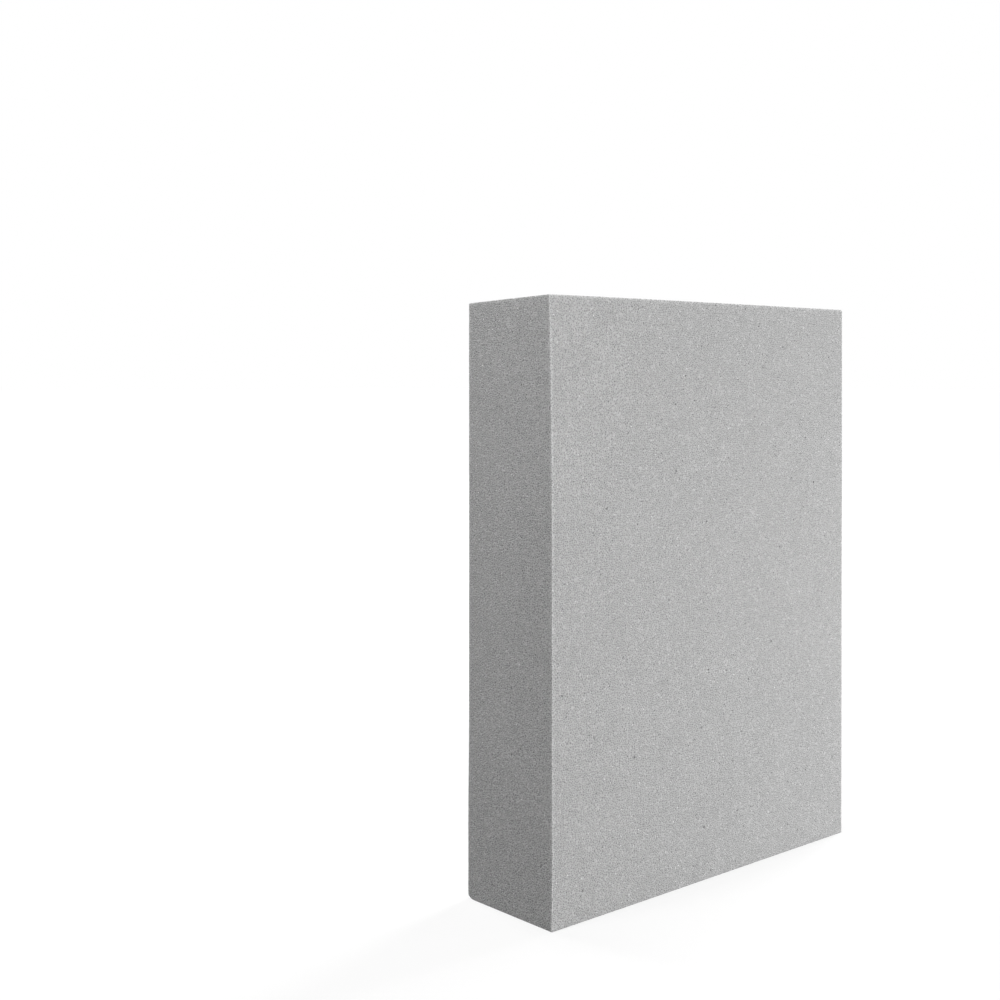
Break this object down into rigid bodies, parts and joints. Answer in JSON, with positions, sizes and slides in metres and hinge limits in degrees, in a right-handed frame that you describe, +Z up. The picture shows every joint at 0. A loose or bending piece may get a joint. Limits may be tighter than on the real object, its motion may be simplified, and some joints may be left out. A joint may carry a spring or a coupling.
{
  "type": "foam block",
  "caption": "Upright rectangular block of fine-celled grey foam with crisp saw-cut edges, a top cut slightly out of square and one lower corner rubbed round.",
  "frame": {"origin": "middle of the foot, the narrow end that the block stands on", "axes": "+Z up along the block's longest size, +Y through its thickness from the front broad face to the back one, +X across its width"},
  "size_m": [0.153, 0.041, 0.2],
  "materials": {
    "foam": "matt neutral grey, open fine cells on every saw-cut face"
  },
  "bodies": {
    "root": {"foam_block": "foam"}
  },
  "joints": []
}
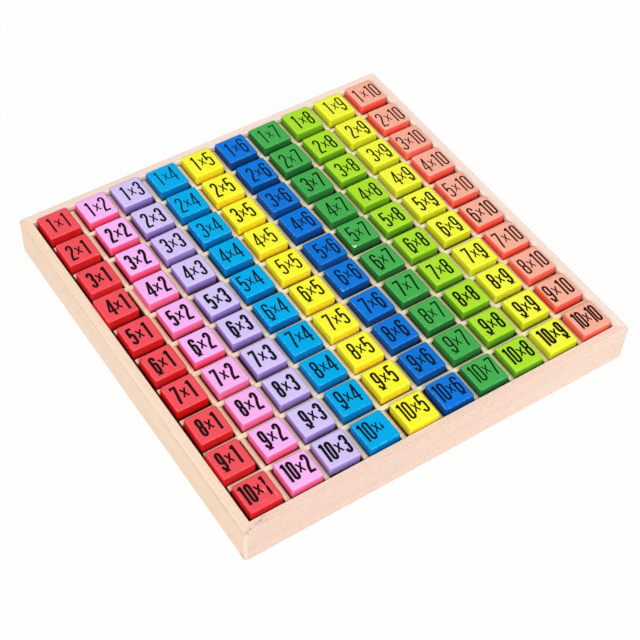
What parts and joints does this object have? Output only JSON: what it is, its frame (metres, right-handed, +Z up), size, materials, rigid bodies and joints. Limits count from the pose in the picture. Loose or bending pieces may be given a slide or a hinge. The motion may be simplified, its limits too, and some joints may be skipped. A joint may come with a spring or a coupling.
{
  "type": "multiplication table puzzle",
  "caption": "Square wooden tray with an egg-crate lattice of slotted strips, its cells filled with loose painted number blocks, one colour to a column.",
  "frame": {"origin": "middle of the square at the bottom of the rails", "axes": "+Z up, +X along a row from the first column to the tenth, +Y from the tenth row to the first"},
  "size_m": [0.226, 0.226, 0.025],
  "materials": {
    "rail_wood": "pale fine-grained wood, sanded, bare or thinly waxed",
    "strip_wood": "pale thin wood with light and darker layers, bare",
    "board_wood": "thin plywood, bare",
    "red_paint": "wood under smooth satin paint",
    "pink_paint": "wood under smooth satin paint",
    "lavender_paint": "wood under smooth satin paint",
    "sky_blue_paint": "wood under smooth satin paint",
    "yellow_paint": "wood under smooth satin paint",
    "royal_blue_paint": "wood under smooth satin paint",
    "green_paint": "wood under smooth satin paint",
    "lime_paint": "wood under smooth satin paint",
    "lemon_paint": "wood under smooth satin paint",
    "salmon_paint": "wood under smooth satin paint",
    "ink": "thin printed ink"
  },
  "bodies": {
    "root": {"base_board": "board_wood", "rail_front": "rail_wood", "rail_right": "rail_wood", "rail_back": "rail_wood", "rail_left": "rail_wood", "row_strip_1": "strip_wood", "row_strip_2": "strip_wood", "row_strip_3": "strip_wood", "row_strip_4": "strip_wood", "row_strip_5": "strip_wood", "row_strip_6": "strip_wood", "row_strip_7": "strip_wood", "row_strip_8": "strip_wood", "row_strip_9": "strip_wood", "column_strip_1": "strip_wood", "column_strip_2": "strip_wood", "column_strip_3": "strip_wood", "column_strip_4": "strip_wood", "column_strip_5": "strip_wood", "column_strip_6": "strip_wood", "column_strip_7": "strip_wood", "column_strip_8": "strip_wood", "column_strip_9": "strip_wood", "blocks_1": "red_paint", "blocks_2": "pink_paint", "blocks_3": "lavender_paint", "blocks_4": "sky_blue_paint", "blocks_5": "yellow_paint", "blocks_6": "royal_blue_paint", "blocks_7": "green_paint", "blocks_8": "lime_paint", "blocks_9": "lemon_paint", "blocks_10": "salmon_paint"}
  },
  "joints": []
}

### [Problem requirements]
Exact copies of all the records are required.

### [Response]
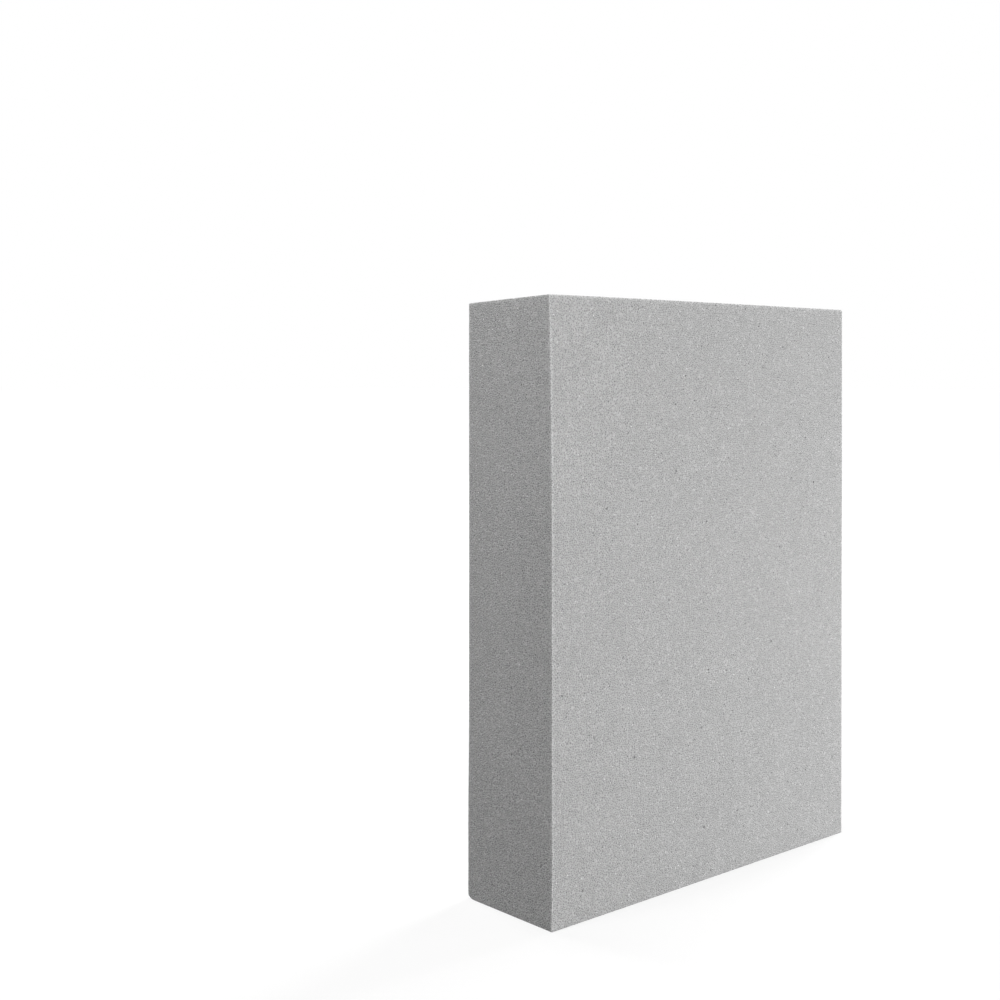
Break this object down into rigid bodies, parts and joints. Answer in JSON, with positions, sizes and slides in metres and hinge limits in degrees, in a right-handed frame that you describe, +Z up. The picture shows every joint at 0. A loose or bending piece may get a joint. Limits may be tighter than on the real object, its motion may be simplified, and some joints may be left out. A joint may carry a spring or a coupling.
{
  "type": "foam block",
  "caption": "Upright rectangular block of fine-celled grey foam with crisp saw-cut edges, a top cut slightly out of square and one lower corner rubbed round.",
  "frame": {"origin": "middle of the foot, the narrow end that the block stands on", "axes": "+Z up along the block's longest size, +Y through its thickness from the front broad face to the back one, +X across its width"},
  "size_m": [0.153, 0.041, 0.2],
  "materials": {
    "foam": "matt neutral grey, open fine cells on every saw-cut face"
  },
  "bodies": {
    "root": {"foam_block": "foam"}
  },
  "joints": []
}
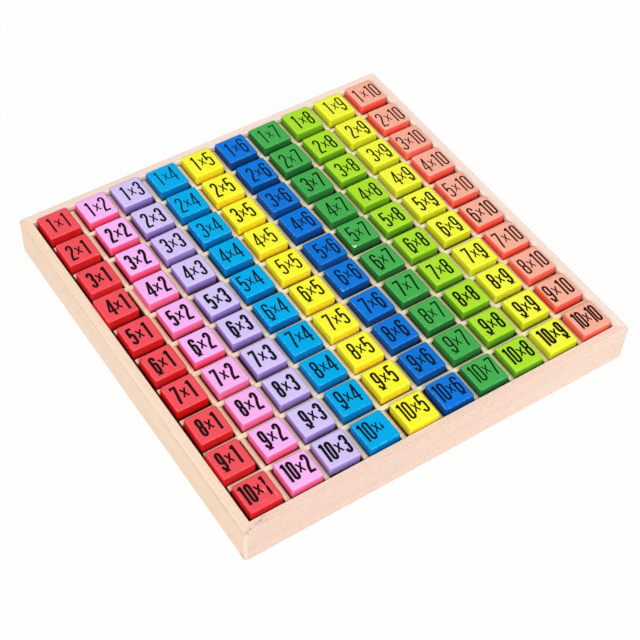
What parts and joints does this object have? Output only JSON: what it is, its frame (metres, right-handed, +Z up), size, materials, rigid bodies and joints. Limits count from the pose in the picture. Loose or bending pieces may be given a slide or a hinge. The motion may be simplified, its limits too, and some joints may be skipped. A joint may come with a spring or a coupling.
{
  "type": "multiplication table puzzle",
  "caption": "Square wooden tray with an egg-crate lattice of slotted strips, its cells filled with loose painted number blocks, one colour to a column.",
  "frame": {"origin": "middle of the square at the bottom of the rails", "axes": "+Z up, +X along a row from the first column to the tenth, +Y from the tenth row to the first"},
  "size_m": [0.226, 0.226, 0.025],
  "materials": {
    "rail_wood": "pale fine-grained wood, sanded, bare or thinly waxed",
    "strip_wood": "pale thin wood with light and darker layers, bare",
    "board_wood": "thin plywood, bare",
    "red_paint": "wood under smooth satin paint",
    "pink_paint": "wood under smooth satin paint",
    "lavender_paint": "wood under smooth satin paint",
    "sky_blue_paint": "wood under smooth satin paint",
    "yellow_paint": "wood under smooth satin paint",
    "royal_blue_paint": "wood under smooth satin paint",
    "green_paint": "wood under smooth satin paint",
    "lime_paint": "wood under smooth satin paint",
    "lemon_paint": "wood under smooth satin paint",
    "salmon_paint": "wood under smooth satin paint",
    "ink": "thin printed ink"
  },
  "bodies": {
    "root": {"base_board": "board_wood", "rail_front": "rail_wood", "rail_right": "rail_wood", "rail_back": "rail_wood", "rail_left": "rail_wood", "row_strip_1": "strip_wood", "row_strip_2": "strip_wood", "row_strip_3": "strip_wood", "row_strip_4": "strip_wood", "row_strip_5": "strip_wood", "row_strip_6": "strip_wood", "row_strip_7": "strip_wood", "row_strip_8": "strip_wood", "row_strip_9": "strip_wood", "column_strip_1": "strip_wood", "column_strip_2": "strip_wood", "column_strip_3": "strip_wood", "column_strip_4": "strip_wood", "column_strip_5": "strip_wood", "column_strip_6": "strip_wood", "column_strip_7": "strip_wood", "column_strip_8": "strip_wood", "column_strip_9": "strip_wood", "blocks_1": "red_paint", "blocks_2": "pink_paint", "blocks_3": "lavender_paint", "blocks_4": "sky_blue_paint", "blocks_5": "yellow_paint", "blocks_6": "royal_blue_paint", "blocks_7": "green_paint", "blocks_8": "lime_paint", "blocks_9": "lemon_paint", "blocks_10": "salmon_paint"}
  },
  "joints": []
}